Deploying Scan Engine Pools

If your license enables Scan Engine pooling, you can use pools to enhance the consistency and speed of your scan coverage. A pool is a group of Scan Engines over which a scan job is distributed. Pools are assigned to sites in the same way that individual Scan Engines are.

NOTE

Pre-authorized AWS scan engine Amazon Machine Images (AMIs) cannot be added to Scan Engine pools.

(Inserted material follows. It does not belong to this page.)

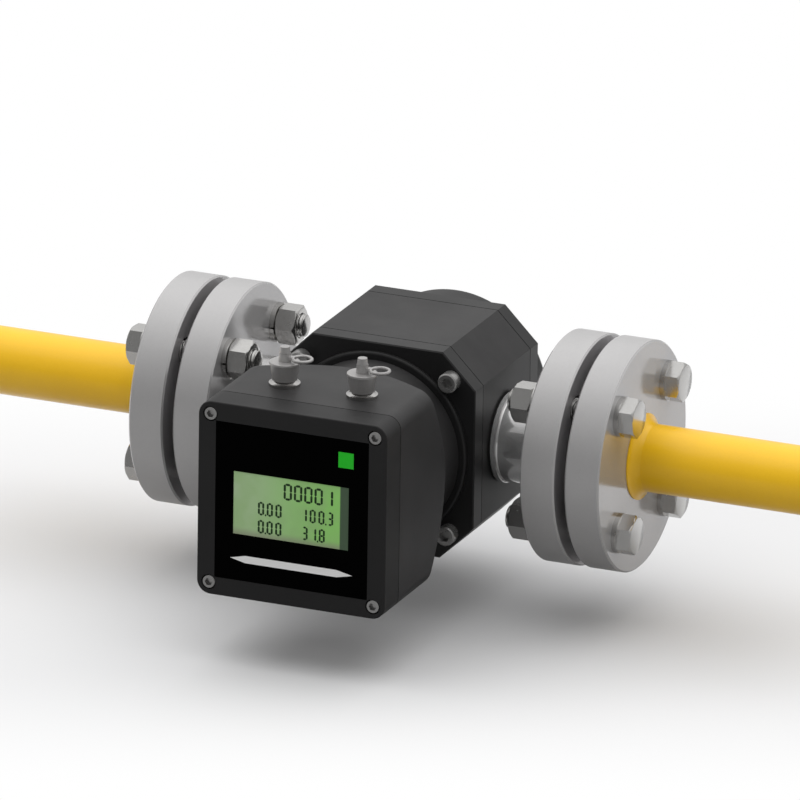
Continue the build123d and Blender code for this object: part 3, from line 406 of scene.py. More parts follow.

Pooling provides two main benefits:

  • Scan load balancing prevents overloading of individual Scan Engines. When a pool is assigned to a scan configuration of a site, scan jobs are distributed throughout the pool, reducing the load on any single Scan Engine. This approach can improve overall scan speeds. It is a requirement that the Scan Engines in the pool can communicate with all assets in the scan scope.
  • Fault tolerance prevents scans from failing due to operational problems with individual Scan Engines. If the Security Console contacts one pooled Scan Engine to start a scan, but the Scan Engine is offline, the Security Console simply contacts the next pooled Scan Engine. Also, the application monitors how many jobs it has assigned to the pooled engine and does not assign more jobs than the pooled engine can run concurrently based on its memory capacity. Assets are distributed to Scan Engines at the start of the scan, if the scan is disrupted due to an unexpected event with the Scan Engine such as hardware or communication failure then any assets not yet scanned by that Scan Engine will not be completed.

The algorithm for how much memory a job takes is based on the configuration options specified in the scan template.

You can configure and manage pools using the Web interface. See the Scan Engine Pools page for instructions. You also can use the extended API v1.2. See the API Guide.

Best practices for deploying and scaling pools

For optimal performance, make sure that pooled Scan Engines are located within the same network or geographic location. Geographically dispersed pools can slow down scans. For example, if a pool consists of one engine in Toronto and one in Los Angeles, and this pool is used to scan a site of assets located in Los Angeles, part of that load will be distributed to the Toronto engine, which will take longer to scan the assets because of the geographical distance.

To improve the performance of pools, you can add Scan Engines or increase the amount of RAM allocated to each pooled engine. By increasing RAM, you can increase the number of simultaneous assets that each engine scans. All Scan Engines in the pool should have the same resources. If they do not all match, the templates using the pool should be configured based upon the lowest resourced engine in the pool. See Working with scan templates and tuning scan performance.